Srila Prabhupada, from The Quest for Enlightenment


10.18.2008

no room to breathe.

there is a pile of papers to be filed. bills to be sorted through. essays for grading. act iv of othello to be read. a carpet to be vacuumed. a floor to be swept. dusty shelves for wiping. dirty clothes for washing. project runway, antm, law and order, and countless episodes of oprah, dr. phil, and the dog whisperer to be watched. an entire thesis project to be written, proofread, and completed. empty cupboards and a refrigerator need stocking. a daughter, husband, dog, and deities that require attention. rounds to be chanted, always. things to remember, things to forget, things to just plain ignore.
not enough time in the day.
in this life.
no room to breathe.

10.15.2008

The Quest for Enlightenment and a vow to not make vows.

For those of you non-Hare Krishna's out there, every year we have a month that is similar to the Catholic month of Lent. As you might be aware, Catholics observe Lent around Easter time and during that time choose to "give something up" in honor of Jesus' resurrection (actually, I don't know the real history behind Lent... this is just my speculation - but you get my drift). During our month, Karttika, we take vows (or vratas) in order to enhance our spiritual life. It's not necessarily always giving something up for us - sometimes it's doing something more. Like one year I gave up TV for an entire month - though I did allow myself to watch videos about Krishna (I watched a lot of animated Ramayana that month...). I think that same year I vowed to only wear devotional Indian clothing, with the exception of the uniform I had to wear to work. I remember I was still in college at the time and would go to class in a sari and tilaka. I also avoided seeing my parents for that whole month so I wouldn't freak them out. ha! those were the days...
anyway, I digress. so yesterday was the first day of Karttika, the most holy and auspicious month in the eastern/Indian calendar. it is said that whatever vow one makes, the benefit is multiplied a zillion times if it is completed during that month. so the vrata part is especially important. I don't much like making vows. I've broken too many and disappointed myself and my guru too much to want to pursue actually making any more. but I also understand the value of doing the austerity and forcing it for just a little bit of time. still, I was hesitant leading up to yesterday. I even told my husband I didn't think I would make a vow this year. I thought maybe my vow would be not to make any vows. he was a little taken aback by my lack of enthusiasm. "Not even something simple? Increased chanting?" No. not even that.
you see, I have so many responsibilities as it is right now. part of my problem is that I take on more than I should. then I get super stressed out trying to accomplish all of the things I need to accomplish. and when I start thinking of all of the little vows I could take just for the sake of taking a vow and making possible and more-than-likely-un-noticeable spiritual advancement, my mind starts to reel - I am, after all, an overachiever maniac. so I said, no - no vows this year.

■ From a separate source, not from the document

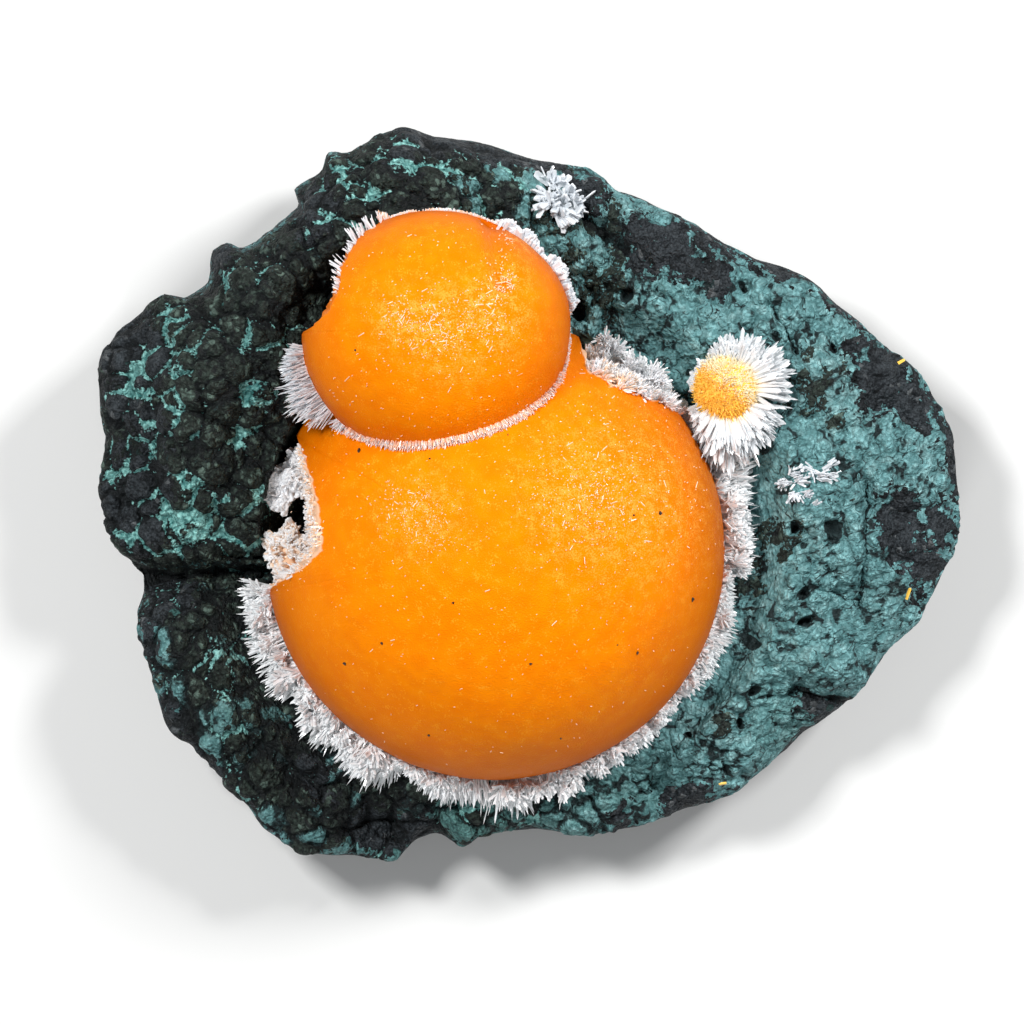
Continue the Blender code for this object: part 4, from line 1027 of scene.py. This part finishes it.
def make_collar():
    """Needles that start where the smaller dome's skin meets the large dome or the rock, and point outward.

    Probes out along each needle's bearing find the last place where the smaller dome is the higher one.
    """
    random = np.random.default_rng(9)
    count, bunches = 9000, 120
    angle, middle, which = bunched(random, 186, 517, bunches, count, 1.9)
    even = (angle > FAN_END - 2) & (angle < LINE_END)
    angle = np.where(even, random.uniform(FAN_END - 2, LINE_END, count), angle)
    middle = np.where(even, angle, middle)
    share_full = skin_share(np.mod(angle, 360), SMALL_EDGE)
    steps = np.linspace(0.5, 1, PROBES)[:, None] * share_full
    reach = np.array(SMALL_RADII[:2])
    direction = np.stack([np.cos(np.radians(angle)), np.sin(np.radians(angle))], -1)
    along_x = SMALL_CENTRE[0] + reach[0] * steps * direction[:, 0]
    along_y = SMALL_CENTRE[1] + reach[1] * steps * direction[:, 1]
    small = SMALL_CENTRE[2] + SMALL_RADII[2] * np.sqrt(np.clip(1 - steps**2, 0, 1))
    large = dome_level(along_x, along_y, LARGE_CENTRE, LARGE_RADII)
    showing = small > large + 0.05
    last = showing.cumsum(axis=0).argmax(axis=0)
    own = np.arange(count)
    edge_share, edge_level = steps[last, own], small[last, own]
    layer = random.uniform(0, 1, count)
    on_large = last < PROBES - 1
    out = edge_share - np.where(on_large, 0.012 + 0.03 * layer, 0.03)
    level = np.where(on_large, edge_level + 0.05 + 0.25 * layer, edge_level - 0.2 - 1.6 * (1 - layer))
    foot = np.column_stack([SMALL_CENTRE[:2] + reach * out[:, None] * direction, level])
    outward = np.degrees(np.arctan2(direction[:, 1] / reach[1], direction[:, 0] / reach[0]))
    spread = np.where(on_large, 2.0, 4.0)
    bearing = outward + (angle - middle) * spread + random.normal(0, 7, count)
    length = np.interp(angle, *np.array(COLLAR_REACHES).T) * random.uniform(0.45, 1.05, count)
    length = length * random.uniform(0.75, 1.1, bunches)[which] + 0.12
    tilt = np.where(on_large, random.normal(0, 16, count), random.normal(8, 13, count) + 10 * layer)
    tip = foot + towards(bearing, tilt) * length[:, None]
    tip[:, 2] = np.maximum(tip[:, 2], dome_level(tip[:, 0], tip[:, 1], LARGE_CENTRE, LARGE_RADII) + 0.06)
    fibres = angle > FIBRES_START
    blocky = ((angle > LINE_END) & (angle < BLOCKS_END)) | fibres
    silky = angle < FAN_END
    width = np.where(on_large & ~silky, 0.08, np.where(blocky, random.uniform(0.2, 0.6, count), 0.12))
    width = np.where(fibres, random.uniform(0.07, 0.2, count), width)
    few = random.uniform(0, 1, count) < np.where(fibres, 0.1, np.where(blocky, 0.4, 1.0))
    stain = np.where(silky | blocky, random.uniform(-0.4, 0.1, count), random.uniform(0.4, 1.1, count))
    twist = random.uniform(0, 3.1, few.sum())
    collar = needles(
        "collar_of_white_needles", foot[few], tip[few], width[few], 0.5, twist, ROSY,
        chance=random.uniform(0, 1, few.sum()) ** np.where(blocky[few], 1.4, 0.6), stain=stain[few],
    )
    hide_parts("upper_collar")


ROSY = crystal_material("white needles with rosy ends", (1.0, 0.6, 0.4), (0.8, 0.83, 0.87))
make_collar()

# The daisy
#
# A small thomsonite ball beside the large dome: a button of golden needle ends with white rays round it, like
# a daisy. It sits on the rock.

CORE_ROWS, CORE_COLUMNS = 26, 72
DAISY, RAY_START = (20.2, 14.0, 14.2), 2.1
# How far the rays reach: angle and length from the daisy's middle
DAISY_RAYS = (
    (-180, 3.6), (-150, 3.9), (-120, 5.8), (-95, 7.4), (-75, 7.6), (-45, 6.2), (-20, 6.3), (0, 6.3),
    (30, 6.2), (50, 5.6), (80, 5.2), (100, 4.4), (120, 3.8), (150, 3.6), (180, 3.6),
)


def make_core(name, centre, radii, floor_level, wobble, material, **attributes):
    """The solid middle of a crystal ball: an ellipsoid swelled by rounded lumps, with a level foot."""
    turn = np.linspace(0, 2 * math.pi, CORE_COLUMNS, endpoint=False)
    turn, lean = np.meshgrid(turn, np.radians(np.linspace(4, 130, CORE_ROWS)))
    rays = np.stack([np.cos(turn) * np.sin(lean), np.sin(turn) * np.sin(lean), np.cos(lean)], -1)
    first, _, _ = lumps(centre + rays * radii, 1.0, channel=701)
    rough = 1 + wobble * (np.sqrt(np.clip(1 - (first / 0.9) ** 2, 0, 1)) - 0.6)
    points = centre + rays * rough[..., None] * radii
    points[..., 2] = np.maximum(points[..., 2], floor_level)
    poles = np.array([[*centre[:2], points[0, :, 2].mean()], [*centre[:2], floor_level]])
    points = np.concatenate([points.reshape(-1, 3), poles])
    return piece(name, points, closed_net(CORE_ROWS, CORE_COLUMNS), material, **attributes)


def make_daisy():
    """A dome of short golden needle ends over a solid core, and bunches of blades that lean out round it."""
    random = np.random.default_rng(10)
    core = make_core(
        "daisy_core", np.array(DAISY), (2.86, 3.06, 3.12), 13.4, 0.06, GOLD, along=0.0, chance=0.7, stain=0.3
    )
    count = 6500
    bearing, tilt = random.uniform(-180, 180, count), np.degrees(np.arcsin(random.uniform(0.05, 1, count)))
    way = towards(bearing, tilt)
    aside = way + random.normal(0, 0.06, (count, 3))
    foot = DAISY + way * (2.5, 2.7, 2.75)
    tip = DAISY + aside * (2.92, 3.12, 3.2) * random.uniform(0.98, 1.04, (count, 1))
    lower_left = smooth_step(-way[:, 0] * 0.6 - way[:, 1] * 0.8, -0.75, 0.35)
    width, twist = random.uniform(0.07, 0.12, count), random.uniform(0, 3.1, count)
    button = needles(
        "daisy_needle_ends", foot, tip, width, 0.8, twist, GOLD, chance=random.uniform(0.9, 1, count),
        stain=-0.25 + 1.4 * lower_left + random.uniform(-0.15, 0.15, count),
    )
    count, bunches = 1500, 34
    bearing, middle, which = bunched(random, -180, 180, bunches, count, 4.0)
    layer = random.uniform(0, 1, count)
    start = towards(bearing, 0) * RAY_START
    reach = np.interp(bearing, *np.array(DAISY_RAYS).T)
    lift = 0.1 + 1.5 * layer * smooth_step(reach, 2.8, 5.8)
    foot = DAISY + start + np.array([0, 0, 1.0]) * lift[:, None]
    length = reach * random.uniform(0.72, 1.04, count) - RAY_START
    length = length * random.uniform(0.8, 1.08, bunches)[which] * (1.05 - 0.3 * layer)
    way = towards(bearing + (bearing - middle) * 1.6 + random.normal(0, 8, count), 4 + 28 * layer)
    tip = foot + way * np.maximum(length, 0.8)[:, None]
    width, twist = random.uniform(0.2, 0.6, count), random.uniform(0, 3.1, count)
    petals = needles(
        "daisy_rays", foot, tip, width, 0.3, twist, RAYS, chance=random.uniform(0, 1, count),
        stain=random.uniform(0.0, 0.35, count),
    )
    for part in (core, button, petals):
        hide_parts("daisy_tuft")


GOLD = crystal_material("golden needle ends", (1.0, 0.61, 0.09), (1.0, 0.88, 0.58), 0.35)
RAYS = crystal_material("daisy rays", (1.0, 0.76, 0.5), (0.8, 0.83, 0.85))
make_daisy()

# The small crystal groups
#
# Four groups of white blades that grew on the rock: two sprays in the notch at the left of the large dome, a
# grey blocky fan at the top and a few rods at the right.


def make_group(name, node, heads, loose, count, length, width, stain, seed, material, core=None):
    """Tufts of blades, each head a foot in millimetres, a bearing and a tilt, over a lumpy solid core. A head
    whose foot is level 0 stands on the rock instead."""
    random = np.random.default_rng(seed)
    heads = np.repeat(np.array(heads, dtype=float), 3, axis=0)
    heads += random.normal(0, 1, heads.shape) * (0.3, 0.3, 0.0, 25, 15)
    heads[:, 2] = np.where(heads[:, 2] > 0, heads[:, 2], rock_level(heads[:, 0], heads[:, 1]) + 0.05)
    count = count // 3
    bearing, tilt = heads[:, 3:].T
    foot, tip, wide, chance = tufts(random, heads[:, :3], bearing, tilt, loose, count, length, width)
    blades = needles(
        name, foot, tip, wide, 0.35, random.uniform(0, 3.1, len(foot)), material,
        chance=chance**0.5, stain=random.uniform(-0.4, 0.1, len(foot)) + stain,
    )
    made = [blades]
    if core is not None:
        middle, radii = core
        shades = {"along": 0.4, "chance": 0.9, "stain": stain}
        foot_level = middle[2] - 0.6 * radii[2]
        made.append(make_core(name + "_core", np.array(middle), radii, foot_level, 0.5, material, **shades))
    for part in made:
        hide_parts(node)


def make_yellow_grains():
    """Slivers of a yellow mineral in the rock, each lying on it at a bearing."""
    places = [(35.2, 16.3, 0.7, 30), (35.9, -4.3, 1.1, 70), (19.6, -20.5, 0.7, 10), (17.3, 14.4, 0.5, 60)]
    places = np.array(places)
    foot = np.column_stack([places[:, :2], rock_level(places[:, 0], places[:, 1]) + 0.05])
    tip = foot + towards(places[:, 3], 12) * places[:, 2:3]
    grains = needles(
        "yellow_grains", foot, tip, np.full(4, 0.28), 0.6, np.arange(4.0), GOLD, chance=0.6, stain=1.0
    )
    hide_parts("basalt_matrix")


UPPER_HEADS = (
    (-18.6, 6.2, 13.4, 160, 40), (-17.4, 7.3, 13.6, 110, 45), (-16.9, 5.6, 14.0, 150, 70),
    (-18.1, 4.7, 13.4, 205, 40), (-17.4, 6.3, 14.4, 140, 80), (-19.2, 5.4, 13.0, 180, 35),
)
LOWER_HEADS = (
    (-18.6, 0.5, 13.0, 160, 40), (-18.0, -1.3, 13.0, 215, 40), (-19.1, -0.5, 12.6, 185, 35),
    (-17.2, 0.0, 13.9, 180, 80), (-17.6, 1.2, 13.3, 140, 55),
)
TOP_HEADS = (
    (5.2, 31.6, 0, 100, 40), (6.4, 30.6, 0, 20, 40), (4.6, 30.6, 0, 190, 45), (5.6, 29.8, 0, -80, 45),
    (6.8, 29.6, 0, -40, 35), (5.6, 30.8, 0, 60, 80),
)
RIGHT_HEADS = (
    (25.4, 5.7, 0, 215, 12), (26.1, 6.3, 0, 40, 15), (26.9, 6.8, 0, 200, 12), (27.7, 6.7, 0, -20, 15),
    (28.6, 6.6, 0, 10, 12), (29.4, 7.0, 0, 35, 12), (26.0, 4.9, 0, -60, 40), (26.8, 4.7, 0, 20, 40),
)
GREY = crystal_material("clear grey blades", (0.7, 0.74, 0.78), (0.74, 0.78, 0.82), 0.1)
UPPER_CORE = ((-18.0, 6.0, 12.7), (1.3, 1.6, 1.3))
LOWER_CORE = ((-18.0, -0.2, 12.4), (1.3, 1.6, 1.2))
# Name, node, heads, looseness, blades a head, length, widths, stain, seed and material, then a core's place
make_group(
    "upper_left_spray", "left_upper_spray", UPPER_HEADS, 0.4, 100, 1.5, (0.35, 0.8), -0.2, 21, PEACH,
    core=UPPER_CORE,
)
make_group(
    "lower_left_spray", "left_lower_spray", LOWER_HEADS, 0.4, 100, 1.5, (0.3, 0.7), 0.8, 22, PEACH,
    core=LOWER_CORE,
)
make_group("top_blocks", "top_crystal_patch", TOP_HEADS, 0.5, 20, 1.9, (0.3, 0.8), -0.5, 23, GREY)
make_group("right_rods", "right_crystal_patch", RIGHT_HEADS, 0.35, 21, 1.0, (0.1, 0.26), -0.5, 24, GREY)
make_yellow_grains()

# Lights, floor and camera
#
# The specimen lies on a plain pale table under three soft lamps, and the camera looks straight down on it.

TABLE_WIDTH, LAMP_DISTANCE = 3.0, 0.55
# Camera to the middle of the specimen's height, and width of the view there
VIEW_DISTANCE, VIEW_WIDTH = 0.586, 0.0891


def make_stage():
    """A plain square table top at the specimen's foot."""
    pale, _, shader, _ = new_material("pale table")
    shader.inputs["Base Color"].default_value = (0.78, 0.78, 0.77, 1.0)
    shader.inputs["Roughness"].default_value = 0.8
    half = TABLE_WIDTH / 2
    mesh = bpy.data.meshes.new("table")
    corners = [(-half, -half, 0), (half, -half, 0), (half, half, 0), (-half, half, 0)]
    mesh.from_pydata(corners, [], [(0, 1, 2, 3)])
    mesh.materials.append(pale)
    table = bpy.data.objects.new("table", mesh)
    bpy.context.scene.collection.objects.link(table)


def make_lamp(name, direction, power, size):
    """A square soft lamp of a power in watts and a width in metres, turned to face the specimen."""
    lamp = bpy.data.lights.new(name, "AREA")
    lamp.energy = power
    lamp.size = size
    made = bpy.data.objects.new(name, lamp)
    away = np.array(direction) / np.linalg.norm(direction)
    made.location = away * LAMP_DISTANCE
    yaw, lean = math.atan2(away[1], away[0]), math.acos(away[2])
    made.rotation_euler = (0.0, lean, yaw)
    bpy.context.scene.collection.objects.link(made)


make_stage()
make_lamp("left lamp", (-0.42, 0.34, 0.84), 2.2, 0.11)
make_lamp("right lamp", (0.58, 0.46, 0.67), 2.3, 0.11)
make_lamp("near lamp", (-0.1, -0.62, 0.78), 0.65, 0.14)
world = bpy.data.worlds.new("soft room")
world.use_nodes = True
world.node_tree.nodes["Background"].inputs["Color"].default_value = (0.9, 0.95, 1.0, 1.0)
world.node_tree.nodes["Background"].inputs["Strength"].default_value = 0.17
bpy.context.scene.world = world
bpy.context.scene.view_settings.view_transform = "Standard"

camera_data = bpy.data.cameras.new("camera")
camera_data.lens = camera_data.sensor_width * VIEW_DISTANCE / VIEW_WIDTH
camera = bpy.data.objects.new("camera", camera_data)
camera.location = (0.00148, 0.00331, 0.6)
bpy.context.scene.collection.objects.link(camera)
bpy.context.scene.camera = camera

and then Krishna decided to give me a message.

so, some background.

as you may know, I adjunct for Ocean County College teaching several English courses there. in the stairwells in some of the buildings you can find this huge cardboard boxes that are meant for text book donations - so that the needy can have used text books, I suppose. I always walk passed these boxes and wonder if anyone ever puts anything in them. they look all beat up and abused. I'm always too embarrassed to look for some reason - I don't know why. but I have a stack of used text books (sitting right next to me now, actually) that I have had no luck selling. I have kept meaning to bring the books with me to put in one of these boxes, but just never remember to do it.

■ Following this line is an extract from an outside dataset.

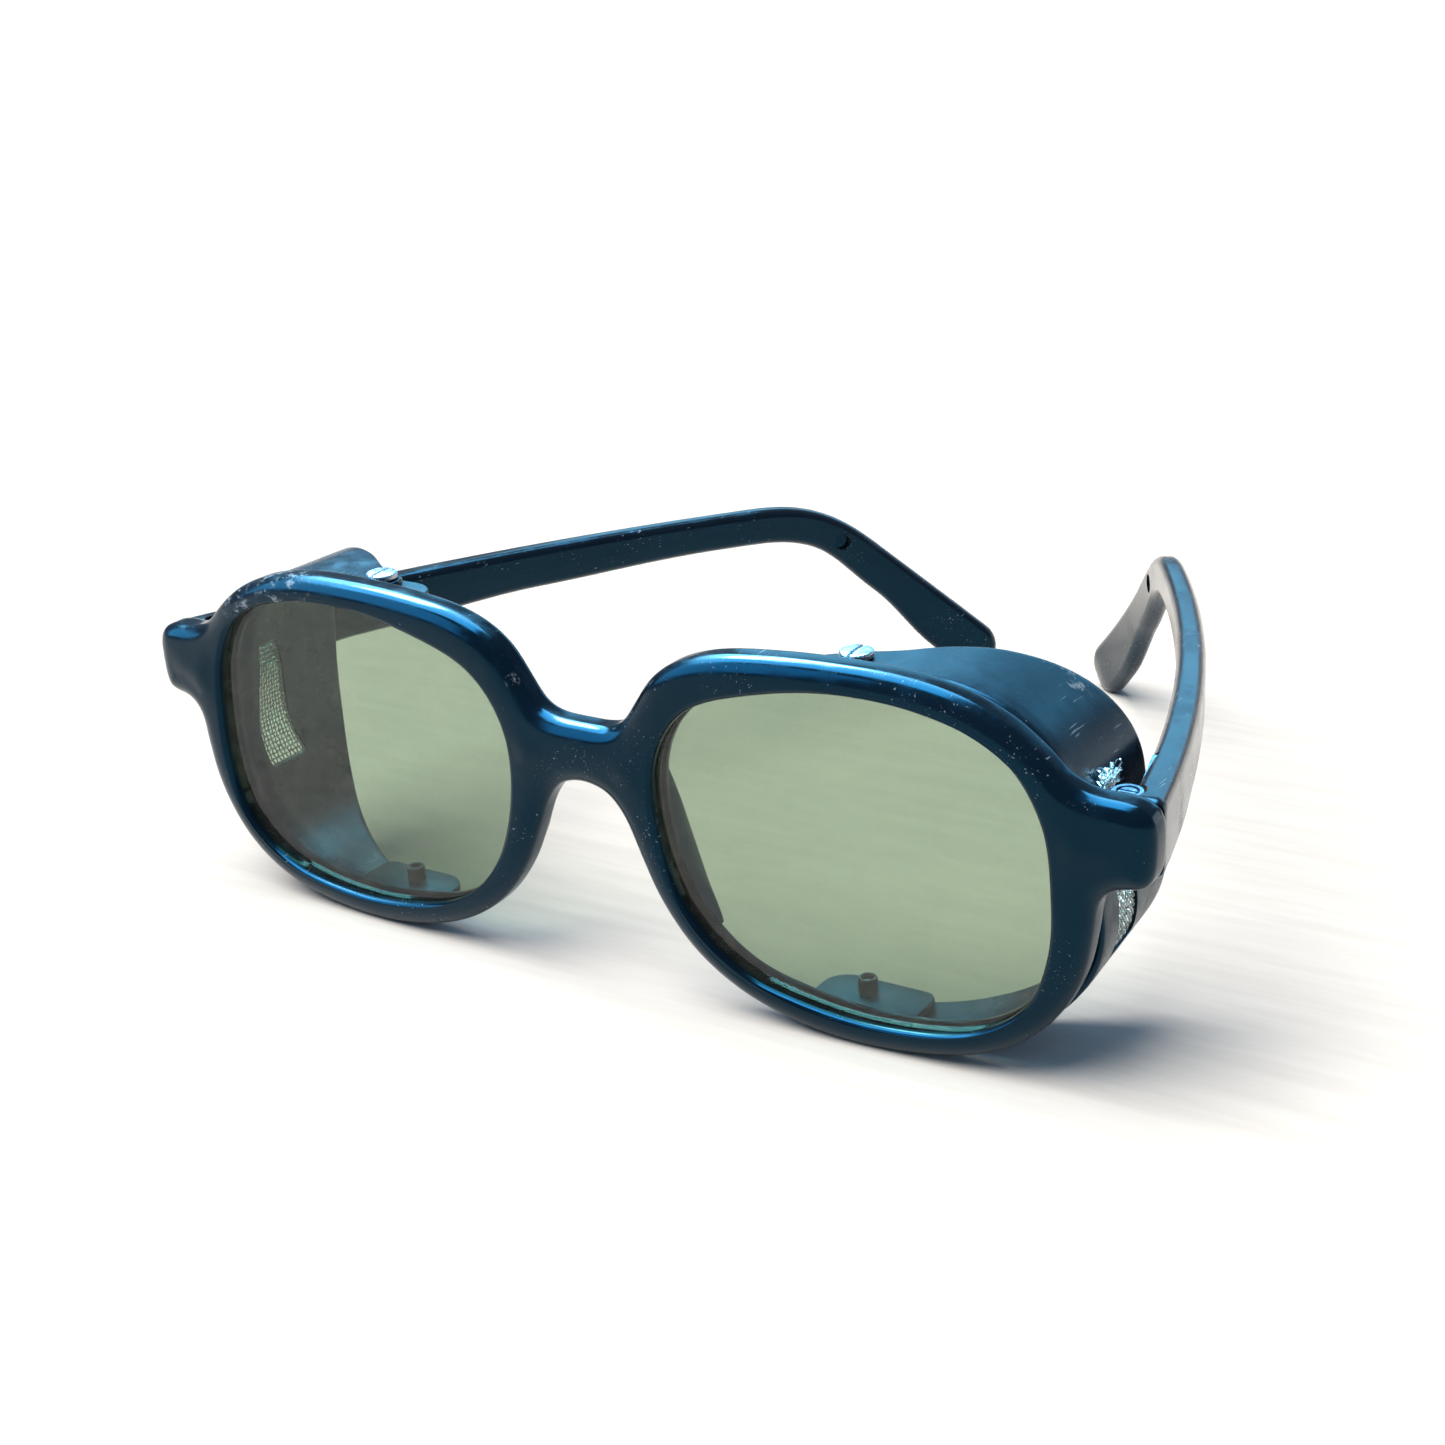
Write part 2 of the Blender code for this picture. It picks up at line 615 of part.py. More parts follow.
def temple_ring(frame):
    s, at, ahead, inward, upward = frame
    high = temple_height(s)
    thick = TEMPLE_THICK * (1.0 - 0.18 * min(1.0, s / 120.0))
    left = TEMPLE_LONG - s
    close = 1.0
    if left < 4.5:
        close = max(0.3, sqrt(1 - ((4.5 - left) / 4.5) ** 2))
    trim = high * (1 - close) / 2
    thick *= 0.35 + 0.65 * close
    r = min(1.25, thick * 0.42, high * close * 0.4)
    outline = round_box_outline(-thick / 2, thick / 2, -high + trim, -trim, (r, r, r, r), 3)
    return [at + inward * u + upward * v for u, v in outline]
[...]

and then... yesterday as I was walking out of my class I saw one of these boxes - just minding its own business. there was no one around, so I decided to go look inside. and this is what I saw immediately:



there was Sri Krishna Himself looking up at me. seriously people - what are the chances that I would look in the one box that had a prabhupada book in it? this was a sign for sure!

now who am I to interpret the message of God? I think there's lots of ways to pick this apart - but I think, as my husband told me, I should take this as Krishna giving me a small vrata to follow. there must be something in this book - this particular book - that I am meant to hear/know. so I'll keep it simple - just read a little bit every day. hopefully it will become obvious what Krishna wants me to know.

but seriously, how weird!?!?!

p.s. - I am doing other things to honor this special month, but I am purposely not calling them vows, just in case for some reason I cannot complete them everyday.

10.01.2008

hang in there



I fell in love with both reading and writing in my formative years because of the excessive dysfunction around me. I devoured fiction because it brought me away from reality. I wrote because of the reality I could create. they were both ways to escape what was real.
what is real now is that those ways to escape sometimes become the things I want to escape. I don't often read or write for pleasure anymore. even the fiction I read is connected to work most of the time. sure, I'd love to read flannery o'connor for pleasure - but really I'm studying her because I have to teach her. and writing... well, this blog is the extent of my "creative" writing these days (and we all know how much I do that!).
what to do? not much, I suppose. just "hang in there" like the little kitten in the 80s kindergarten poster said. this too shall pass (not to use another cliche...) and perhaps some day soon, when the degree-seeking-ocd-student-maniac-two-jobs-no-time days are long gone, I will be able to read the long list of fiction titles and write a few poems. until then, I guess I'll just "hang in there".